There is a great fight brewing for control of the online world, and this is the first firm stand I’ve seen by the informed netizens. It will be extremely interesting to see how this plays out. The more I learn about this, the more I believe that this will be one of the major battles of my generation.

Tardy Genius

Well, let’s set the tone of this journal with something appropriately geeky and incomprehensible. It’s a cute story, skip to the end if your eyes start to gloss over. I’ll forget it if I don’t write it down.

A couple weeks ago, while I was at the LA SIGGRAPH February meeting, I was struck with this interesting idea for facial/performance capture on CG models.

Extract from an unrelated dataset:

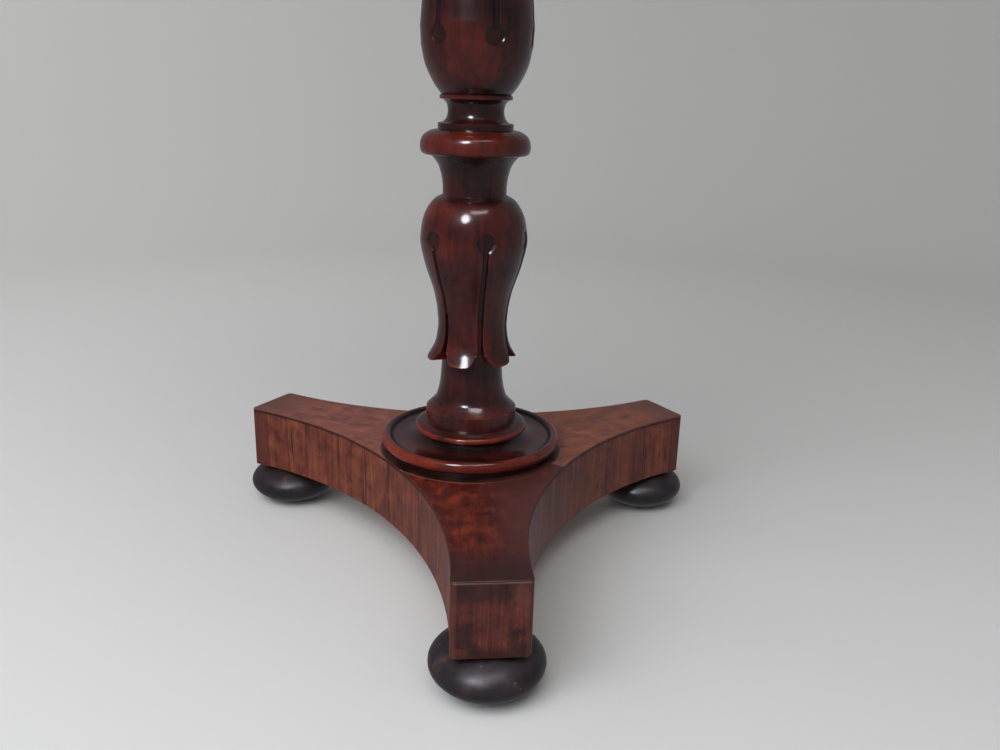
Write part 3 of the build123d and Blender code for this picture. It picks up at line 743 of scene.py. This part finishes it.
def endMarks(tree, turned, blotch, wood):
    # an arm's end face: rubbed strips at both sides, darker along the top and bottom, and a pale line along
    # its top edge, partly worn edge and partly painted highlight
    axes = addNode(tree, "ShaderNodeSeparateXYZ", None, {"Vector": turned})
    ragged = addNode(tree, "ShaderNodeMath", {"operation": "MULTIPLY_ADD"},
                     {0: blotch, 1: 34 * mm, 2: axes.outputs["Z"]})
    top = addNode(tree, "ShaderNodeMapRange", None, {"Value": ragged, "From Min": plinthTop + 2 * mm,
        "From Max": plinthTop + 8 * mm, "To Max": 0.75})
    bottom = addNode(tree, "ShaderNodeMapRange", None, {"Value": ragged, "From Min": plinthTop - 22 * mm,
        "From Max": plinthTop - 32 * mm, "To Max": 0.7})
    darkBand = addNode(tree, "ShaderNodeMath", {"operation": "MAXIMUM"}, {0: top, 1: bottom})
    wood = addNode(tree, "ShaderNodeMix", {"data_type": "RGBA"}, {"Factor": darkBand, "A": wood,
        "B": "#281616"})
    offCentre = addNode(tree, "ShaderNodeMath", {"operation": "ABSOLUTE"}, {0: axes.outputs["Y"]})
    strip = addNode(tree, "ShaderNodeMapRange", None, {"Value": offCentre, "From Min": 21.6 * mm,
        "From Max": 22.4 * mm, "To Max": 0.5})
    wood = addNode(tree, "ShaderNodeMix", {"data_type": "RGBA"}, {"Factor": strip, "A": wood,
        "B": "#5f2b20"})
    # a pale line along the top edge: worn edge and painted highlight
    edge = addNode(tree, "ShaderNodeMapRange", None, {"Value": axes.outputs["Z"],
        "From Min": plinthTop - 1.2 * mm, "From Max": plinthTop - 0.4 * mm, "To Max": 0.6})
    return addNode(tree, "ShaderNodeMix", {"data_type": "RGBA"}, {"Factor": edge, "A": wood,
        "B": "#8a685e"})


def frontEndMarks(tree, turned, blotch, wood):
    # the front arm's end is the most worn: rubbed bare by its top right corner, dirty low on the left
    wood = endMarks(tree, turned, blotch, wood)
    patches = [(19, plinthTop / mm - 9, 13, "#6c3a2c", 0.5), (-15, plinthTop / mm - 38, 15, "#2b1817", 0.7),
               (17, plinthTop / mm - 36, 9, "#241211", 0.7)]  # across and up in mm, radius, colour, strength
    for across, up, radius, color, strength in patches:
        moved = addNode(tree, "ShaderNodeMapping", None, {"Vector": turned, "Scale": (0, 1, 0.8),
            "Location": (0, -across * mm, -0.8 * up * mm)})
        off = addNode(tree, "ShaderNodeVectorMath", {"operation": "LENGTH"}, {0: moved}).outputs["Value"]
        ragged = addNode(tree, "ShaderNodeMath", {"operation": "MULTIPLY_ADD"}, {0: blotch, 1: 26 * mm,
            2: off})
        patch = addNode(tree, "ShaderNodeMapRange", None, {"Value": ragged, "From Min": (radius + 9) * mm,
            "From Max": (radius + 4) * mm, "To Max": strength})
        wood = addNode(tree, "ShaderNodeMix", {"data_type": "RGBA"}, {"Factor": patch, "A": wood,
            "B": color})
    return wood


def ebonisedWood():
    # ebonised turned wood: nearly black, satin, with rubbed brown patches and a few pale specks
    material, tree, shader = newMaterial("ebonised_turned_wood", {"IOR": 1.5, "Specular IOR Level": 0.5})
    place = addNode(tree, "ShaderNodeTexCoord").outputs["Object"]
    patch = addNode(tree, "ShaderNodeTexNoise", None, {"Vector": place, "Scale": 1 / (17 * mm),
        "Detail": 7.0, "Roughness": 0.66})
    wood = addNode(tree, "ShaderNodeValToRGB",
                   {"stops": [(0.36, "#1c181b"), (0.58, "#292124"), (0.7, "#452e29")]}, {"Fac": patch})
    specks = addNode(tree, "ShaderNodeTexVoronoi", None, {"Vector": place, "Scale": 1 / (7 * mm)})
    speck = addNode(tree, "ShaderNodeMapRange", None, {"Value": specks.outputs["Distance"],
        "From Min": 0.09, "From Max": 0.04, "To Max": 0.35})
    wood = addNode(tree, "ShaderNodeMix", {"data_type": "RGBA"}, {"Factor": speck, "A": wood,
        "B": "#a08f84"})
    rough = addNode(tree, "ShaderNodeMapRange", None, {"Value": patch, "From Min": 0.3, "From Max": 0.7,
        "To Min": 0.27, "To Max": 0.5})
    bump = addNode(tree, "ShaderNodeBump", None, {"Height": patch, "Strength": 0.3, "Distance": 0.9 * mm})
    tree.links.new(wood.outputs[2], shader.inputs["Base Color"])
    tree.links.new(rough.outputs[0], shader.inputs["Roughness"])
    tree.links.new(bump.outputs[0], shader.inputs["Normal"])
    return material


def plainWood(name, direction, light, dark):
    # planed and left bare: matt, with open grain along the piece
    material, tree, shader = newMaterial(name, {"Roughness": 0.7, "IOR": 1.5})
    place = addNode(tree, "ShaderNodeTexCoord").outputs["Object"]
    turned = addNode(tree, "ShaderNodeMapping", None, {"Vector": place, "Scale": (0.05, 1, 1),
        "Rotation": (0, 0, math.radians(-direction))})
    grain = addNode(tree, "ShaderNodeTexNoise", None, {"Vector": turned, "Scale": 1 / (5 * mm),
        "Detail": 6.0, "Roughness": 0.65})
    wood = addNode(tree, "ShaderNodeValToRGB", {"stops": [(0.35, dark), (0.65, light)]}, {"Fac": grain})
    bump = addNode(tree, "ShaderNodeBump", None, {"Height": grain, "Strength": 0.3, "Distance": 0.3 * mm})
    tree.links.new(wood.outputs[0], shader.inputs["Base Color"])
    tree.links.new(bump.outputs[0], shader.inputs["Normal"])
    return material


def agedMetal(name, code, tarnish, roughness):
    # old cast or drawn metal: dulled by handling, with darker tarnish in patches
    material, tree, shader = newMaterial(name, {"Metallic": 1.0})
    place = addNode(tree, "ShaderNodeTexCoord").outputs["Object"]
    scuffs = addNode(tree, "ShaderNodeTexNoise", None, {"Vector": place, "Scale": 1 / (3 * mm),
        "Detail": 5.0, "Roughness": 0.7})
    color = addNode(tree, "ShaderNodeValToRGB", {"stops": [(0.38, tarnish), (0.56, code)]}, {"Fac": scuffs})
    rough = addNode(tree, "ShaderNodeMapRange", None, {"Value": scuffs, "To Min": roughness + 0.15,
        "To Max": roughness - 0.12})
    tree.links.new(color.outputs[0], shader.inputs["Base Color"])
    tree.links.new(rough.outputs[0], shader.inputs["Roughness"])
    return material


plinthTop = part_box("side_veneer_left")[1].z
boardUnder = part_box("top_board_middle")[0].z
# the arms' tops: the left and right ones paler and greyer than the front's, partly the veneer's own tone and
# partly a painted sheen for the glancing light they catch
armTopToneAndSheen = {
    "front": [(0.37, "#2c0f0c"), (0.5, "#4e190f"), (0.65, "#792c18")],
    "left": [(0.34, "#4e2d27"), (0.5, "#7a463b"), (0.68, "#955b4a")],
    "right": [(0.34, "#4e2a23"), (0.5, "#7a4535"), (0.68, "#a05c3c")],
}
mahoganyStops = [(0.38, "#1a0909"), (0.5, "#341210"), (0.64, "#4c1812")]
mahogany = polishedMahogany("french_polished_mahogany", mahoganyStops, 0.15, (1, 1, 0.08))
collarMahogany = polishedMahogany("french_polished_flat_mahogany", mahoganyStops, 0.11, (0.12, 1, 0.6))
ebony = ebonisedWood()
brass = agedMetal("aged_cast_brass", "#b8954f", "#6e5527", 0.35)
steel = agedMetal("darkened_steel", "#77726c", "#3f3b38", 0.45)
for piece in (lowerColumn, upperColumn, dish, ring):
    paint(piece, collarMahogany if piece in (dish, ring) else mahogany)
    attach(piece, "base")
for foot in feet:
    paint(foot, ebony)
    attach(foot, "base")
sideStops = [(0.36, "#3a1811"), (0.5, "#652e1f"), (0.64, "#84462a")]
endStops = [(0.38, "#2f1410"), (0.52, "#5a261c"), (0.68, "#7a3826")]
sideVeneer = agedVeneer("crossbanded_mahogany_veneer", 0, sideStops, True, 0.48, 0.75, sideMarks)
for (kind, place), piece in veneers.items():
    if kind == "top":
        marks = frontArmMarks if place == "front" else collarMark
        paint(piece, agedVeneer("mahogany_veneer_on_arm_" + place, armDirection[place], armTopToneAndSheen[place],
                                False, 0.62, 0.25, marks))
    elif kind == "end":
        marks = frontEndMarks if place == "front" else endMarks
        paint(piece, agedVeneer("mahogany_veneer_on_end_" + place, armDirection[place], endStops,
                                True, 0.45, 0.3, marks))
    else:
        paint(piece, sideVeneer)
    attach(piece, "base")
paint(core, plainWood("bare_pine", 30, "#b08a5c", "#7d5a36"))
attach(core, "base")
hardwood = plainWood("planed_hardwood", 90, "#6e4227", "#3f2314")
boardTones = {"front": ("#6c2412", "#35110b", 0.0), "middle": ("#742a15", "#3b140c", 0.7),
              "rear": ("#682211", "#32100a", 1.9)}  # light, dark, and how far along the log
for place, piece in boards.items():
    paint(piece, figuredBoard("polished_mahogany_board_" + place, *boardTones[place]))
    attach(piece, "top")
paint(block, hardwood)
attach(block, "base")
for piece in bearers.values():
    paint(piece, hardwood)
    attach(piece, "top")
for node, piece in catch.items():
    paint(piece, brass)
    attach(piece, {"catch_body": "top", "catch_bolt": "bolt", "striker_plate": "base"}[node])
for node in ("catch_end_plate", "catch_screws", "catch_knob", "striker_screws"):
    paint(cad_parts[node], brass)
paint(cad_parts["bearer_screws"], steel)
spring = copyOfNode("catch_spring", "coil_spring")
paint(spring, steel)
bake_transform(spring)
for node in ("base_wedge", "top_wedge"):
    paint(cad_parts[node], hardwood)
print("materials done")

room = {"flat": 1500, "bend": 1500, "height": 2900}  # mm: a round paper sweep, open above
sweep = [(0.0, 0.0), (500.0, 0.0), (float(room["flat"]), 0.0)]
for k in range(1, 16):
    angle = math.radians(k * 6)
    sweep.append((room["flat"] + room["bend"] * math.sin(angle), room["bend"] * (1 - math.cos(angle))))
sweep.append((float(room["flat"] + room["bend"]), float(room["height"])))
floor = spunTurning("studio_paper_sweep", sweep, 96)
smoothByAngle(floor, 60)
floor.visible_glossy = False  # what the polish mirrors is the studio's own soft light
# matt coated paper: an even pale grey with no gloss to the eye
paper = newMaterial("matt_white_paper", {"Base Color": linearColor("#c6c6c4"), "Roughness": 0.8,
    "Specular IOR Level": 0.2})[0]
paint(floor, paper)

studio = {"front": 0.08, "back": 0.15, "left": 0.05, "right": 0.12, "below": 0.1, "tint": "#e2e0e8"}
world = bpy.data.worlds.new("studio")
bpy.context.scene.world = world
world.use_nodes = True
worldTree = world.node_tree
glow = worldTree.nodes["Background"]
towards = addNode(worldTree, "ShaderNodeSeparateXYZ", None,
                  {"Vector": addNode(worldTree, "ShaderNodeTexCoord").outputs["Generated"]})
depthwise = addNode(worldTree, "ShaderNodeMapRange", None, {"Value": towards.outputs["Y"], "From Min": -0.8,
                    "From Max": 0.9, "To Min": studio["front"], "To Max": studio["back"]})
sideways = addNode(worldTree, "ShaderNodeMapRange", None, {"Value": towards.outputs["X"], "From Min": -1.0,
                   "From Max": 0.6, "To Min": studio["left"], "To Max": studio["right"]})
downward = addNode(worldTree, "ShaderNodeMapRange", None, {"Value": towards.outputs["Z"], "From Min": 0.05,
                   "From Max": -0.35, "To Max": studio["below"]})
level = addNode(worldTree, "ShaderNodeMath", {"operation": "ADD"}, {0: depthwise, 1: sideways})
level = addNode(worldTree, "ShaderNodeMath", {"operation": "ADD"}, {0: level, 1: downward})
worldTree.links.new(level.outputs[0], glow.inputs["Strength"])
glow.inputs["Color"].default_value = linearColor(studio["tint"])


def softLight(name, size, power, direction, elevation, distance, aim, seen, tint):
    # seen: "glossy" for a light that only the polish mirrors, "diffuse" for one that only lights surfaces
    data = bpy.data.lights.new(name, "AREA")
    data.shape = "ELLIPSE"
    data.size, data.size_y = size
    data.energy = power
    data.color = linearColor(tint)[:3]
    lamp = bpy.data.objects.new(name, data)
    bpy.context.scene.collection.objects.link(lamp)
    a, e = math.radians(direction), math.radians(elevation)
    away = Vector((math.cos(a) * math.cos(e), math.sin(a) * math.cos(e), math.sin(e)))
    lamp.location = Vector(aim) + away * distance
    lamp.rotation_mode = "QUATERNION"
    lamp.rotation_quaternion = away.to_track_quat("Z", "Y")
    lamp.visible_camera = False
    lamp.visible_glossy = seen == "glossy"
    lamp.visible_diffuse = seen == "diffuse"
    return lamp


lamps = {  # size in metres, watts, direction and height in degrees, distance and aim in metres
    "key": ((0.46, 0.62), 20, -114, 38, 1.7, (0, 0, 0.28), "glossy", "#eef2ff"),
    "strip": ((1.0, 0.34), 7, -74, 58, 1.7, (0, 0, 0.28), "glossy", "#ffffff"),
    "front_fill": ((1.6, 1.3), 18, -128, 38, 1.8, (0, 0, 0.1), "diffuse", "#f4f6ff"),
    "left_fill": ((1.8, 1.4), 10, 206, 44, 1.9, (-0.2, 0, 0.1), "diffuse", "#ffffff"),
    "right_fill": ((1.8, 1.4), 6, -62, 60, 1.9, (0, 0, 0.1), "diffuse", "#ffffff"),
    "top_fill": ((2.4, 2.4), 29, -104, 66, 2.3, (-0.1, 0, 0.1), "diffuse", "#ffffff"),
    "wall_wash": ((1.6, 1.0), 18, -110, 25, 2.2, (-1.0, 2.9, 1.2), "diffuse", "#ffffff"),
}
for name, settings in lamps.items():
    softLight(name, *settings)

view = {"lens": 32.29, "yaw": 3.2604, "pitch": 17.5516, "roll": 1.5519, "place": (-0.0165, -0.6965, 0.3725)}
cameraData = bpy.data.cameras.new("camera")
cameraData.lens = view["lens"]
cameraData.sensor_width = 36
camera = bpy.data.objects.new("camera", cameraData)
bpy.context.scene.collection.objects.link(camera)
bpy.context.scene.camera = camera
yaw, pitch, roll = (math.radians(view[k]) for k in ("yaw", "pitch", "roll"))
ahead = Vector((math.sin(yaw) * math.cos(pitch), math.cos(yaw) * math.cos(pitch), -math.sin(pitch)))
across = Vector((math.cos(yaw), -math.sin(yaw), 0))
above = across.cross(ahead)
right = math.cos(roll) * across + math.sin(roll) * above
up = -math.sin(roll) * across + math.cos(roll) * above
turn = Matrix((right, up, -ahead)).transposed()
camera.matrix_world = Matrix.Translation(view["place"]) @ turn.to_4x4()
bpy.context.scene.view_settings.view_transform = "Standard"
print("room, light and camera done")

Essentially, you would get a decent scan of someone’s face using a micron scanner, then you would record their facial performance from several angles using HD cameras. You would then input the footage into boujou or Realviz Matchmover and track their face, thus constructing a 3d point cloud about their face. You would match each point in the point cloud onto a 2d point on a UV texture map wrapped about the CG micron scan head, and then project data from the point cloud onto the UV map.
What this would get you:
– an animated displacement map, using the RGB channels of each pixel in the UV map to represent the XYZ vectors of the points in the point cloud for -that frame-
– the magnitude of the move in each frame, stored either in an alpha channel, or, more likely, an accompanying 16-bit image file, tapered off by a magnifier
– real-world data on the actor’s face appropriately mapped onto a deformed CG model
The displacement would have to be aggregated from frame to frame, building on top of itself, so you would need some sort of blending with manual keyframes, as it would no doubt get skewed the further into the sequence it got.

So I explained this complicated idea to my friends on the car ride home.
They informed me that I had, in great detail, without having ever read the papers, described The Matrix’s Universal Capture technique.

…so I’m a genius, just a little bit slow.